One precaution was the "bubble," a supposedly bugproof, heavily shielded room-within-a-room in the embassy. But now it is assumed that Marine guards let Soviet agents into the bubble to plant bugs there too (two new bubbles have since been built). The greatest damage would have been wrought if a bug in the encoding equipment did indeed allow the Soviets to crack the U.S. code and read all messages going into and out of the embassy. Presumably these would have included U.S. negotiating positions. Says John Barron, author of a book about the KGB: "Give me access to your ciphers, and you won't have any secrets."
There is hot disagreement over whether any part of the new U.S. embassy can ever be made safe for anything except the most mundane conversations. No one seems to think that all the bugs in the building will ever be found. To do so might require conducting what one expert calls a "destructive search"-which means nothing less than tearing the building apart. But some optimists believe that at least some rooms can be made secure, mostly by shielding them in copper, lead or other materials that foil electromagnetic emissions.
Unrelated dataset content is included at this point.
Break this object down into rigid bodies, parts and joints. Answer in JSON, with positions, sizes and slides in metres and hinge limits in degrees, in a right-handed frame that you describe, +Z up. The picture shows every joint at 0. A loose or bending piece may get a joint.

But there is a strong current of opinion among specialists that the whole building is hopeless and the only thing to do is raze it and start over again with materials prefabricated in the U.S. "Putting up the building has just got to be a bugger's dream," says one expert. Hal Lipset, a San Francisco private investigator who won fame in the 1960s by concealing a bug in a martini olive, agrees: "The whole building is one big microphone." If that advice is followed, however, the U.S. for many years would have to keep conducting diplomacy in the old building, which has apparently been sown with sophisticated bugs that have so far proved impossible to find.